Simulation of contact interaction of a gripping tool with a biological tissue

Gripping tools used for the temporary compression of biological tissues. To estimate the values of the contact stresses in biological tissue, and to optimize the applied force, in this paper, we solved the contact problem of interaction of a gripping device with biological tissue. We considered a discrete contact with biological tissue. We studied the contact interaction of the gripping tool with the contact surfaces of several projections of elongated shape, with biological tissue, for describing the mechanical properties using a model of linearly elastic material. We developed a model for the study of the distribution of forces between the projections of the medical tool used to grip soft biological tissues. The model also allows analyzing the dependence of the force applied to the tool from its introduction at different locations of the projections.

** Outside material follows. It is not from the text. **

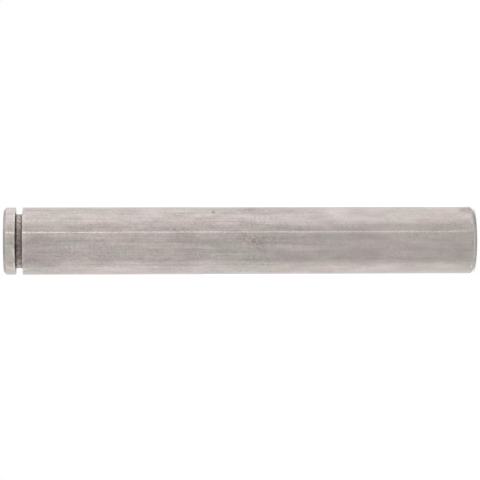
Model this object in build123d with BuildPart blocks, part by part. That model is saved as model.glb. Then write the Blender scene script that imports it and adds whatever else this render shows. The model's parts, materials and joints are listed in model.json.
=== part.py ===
# Headless round steel pin with one square groove for a retaining washer, in millimetres.
# It is turned from bright bar as one piece, and stands on its plain end: +Z runs up the pin's axis
# and the origin is the centre of the plain end's face.
import os

from build123d import *

# Bar
pin_diameter = 10.0
pin_length = 70.0

# Plain end, at the bottom
plain_chamfer_length = 0.55
plain_chamfer_depth = 0.7

# Grooved end, at the top, with a slim chamfer
lead_chamfer_length = 0.42
lead_chamfer_depth = 0.42

# Groove for an 8 mm retaining washer, with the land that holds the washer on
groove_land = 1.75
groove_width = 1.05
groove_floor_diameter = 8.0
groove_lip_break = 0.04
groove_corner_radius = 0.1

pin_radius = pin_diameter / 2
floor_radius = groove_floor_diameter / 2
groove_top = pin_length - groove_land
groove_bottom = groove_top - groove_width

# Half section of the bar, from the centre of the plain end round to the centre of the grooved end
bar_outline = [
    (0, 0),
    (pin_radius - plain_chamfer_depth, 0),
    (pin_radius, plain_chamfer_length),
    (pin_radius, pin_length - lead_chamfer_length),
    (pin_radius - lead_chamfer_depth, pin_length),
    (0, pin_length),
]

# Half section of the groove, open to the outside, with its lips turned back
groove_outline = [
    (floor_radius, groove_bottom),
    (pin_radius - groove_lip_break, groove_bottom),
    (pin_radius, groove_bottom - groove_lip_break),
    (pin_radius, groove_top + groove_lip_break),
    (pin_radius - groove_lip_break, groove_top),
    (floor_radius, groove_top),
]

with BuildPart() as pin:
    with BuildSketch(Plane.XZ):
        with BuildLine():
            Polyline(*bar_outline, close=True)
        make_face()
    revolve(axis=Axis.Z)

    with BuildSketch(Plane.XZ) as groove_section:
        with BuildLine():
            Polyline(*groove_outline, close=True)
        make_face()
        fillet(groove_section.vertices().group_by(Axis.X)[0], radius=groove_corner_radius)
    revolve(axis=Axis.Z, mode=Mode.SUBTRACT)

pin.part.label = "pin"

os.makedirs("parts", exist_ok=True)
export_step(pin.part, "parts/pin.step")
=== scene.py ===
import json
import math
import random

import bpy
import numpy as np
from mathutils import Matrix, Vector


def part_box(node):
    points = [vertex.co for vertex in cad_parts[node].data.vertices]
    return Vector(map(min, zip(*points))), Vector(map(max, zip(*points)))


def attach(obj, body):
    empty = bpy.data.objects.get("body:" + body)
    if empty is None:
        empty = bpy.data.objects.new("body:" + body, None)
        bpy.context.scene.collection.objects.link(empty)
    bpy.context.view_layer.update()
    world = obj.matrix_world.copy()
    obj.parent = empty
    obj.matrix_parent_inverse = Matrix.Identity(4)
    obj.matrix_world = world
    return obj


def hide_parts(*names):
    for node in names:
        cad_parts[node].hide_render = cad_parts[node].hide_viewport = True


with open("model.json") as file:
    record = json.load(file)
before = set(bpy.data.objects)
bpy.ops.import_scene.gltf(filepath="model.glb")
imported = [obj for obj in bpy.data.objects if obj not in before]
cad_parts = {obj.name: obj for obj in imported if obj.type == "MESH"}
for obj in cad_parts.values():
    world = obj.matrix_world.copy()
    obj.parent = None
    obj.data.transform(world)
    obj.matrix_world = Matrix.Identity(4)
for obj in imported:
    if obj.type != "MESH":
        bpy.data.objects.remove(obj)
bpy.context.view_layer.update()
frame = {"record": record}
mounts = {mount["name"]: mount for mount in frame["record"]["mounts"]}
millimetre = 0.001
print("frame loaded")


# camera at the photograph's viewing angle, rolled so that the grooved end is on the left
studioCamera = {
    "distance": 420.2 * millimetre,       # from the pin's axis
    "height": 51.77 * millimetre,         # above the plain end
    "aimHeight": 34.94 * millimetre,
    "aimSide": 0.09 * millimetre,
    "roll": 0.0025,                       # the plain end sits a little higher in the picture
    "focalPixels": 2822.5,
    "framePixels": 480,
    "sensor": 36.0,
}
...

Based on the conducted analysis we found that the force on the projections is irregularly distributed, and the extent of the variation depends on the distance between the projections. In addition, there may be situations when the force on some of the projections will tend to zero values. We established that the difference between the forces on the projections increases with a decrease in the ratio of the length of the projections to their width. The proposed algorithm calculates the height distribution of the projections, which ensures uniform loading. The used form of a narrow rectangular stamp of a projection is a simplified model but it allows based on obtained analytical dependencies make recommendations relative to the location of the projections and their geometric dimensions to ensure equal loading and reduce the total applied force to provide the desired value of the introduction (capture the tissue).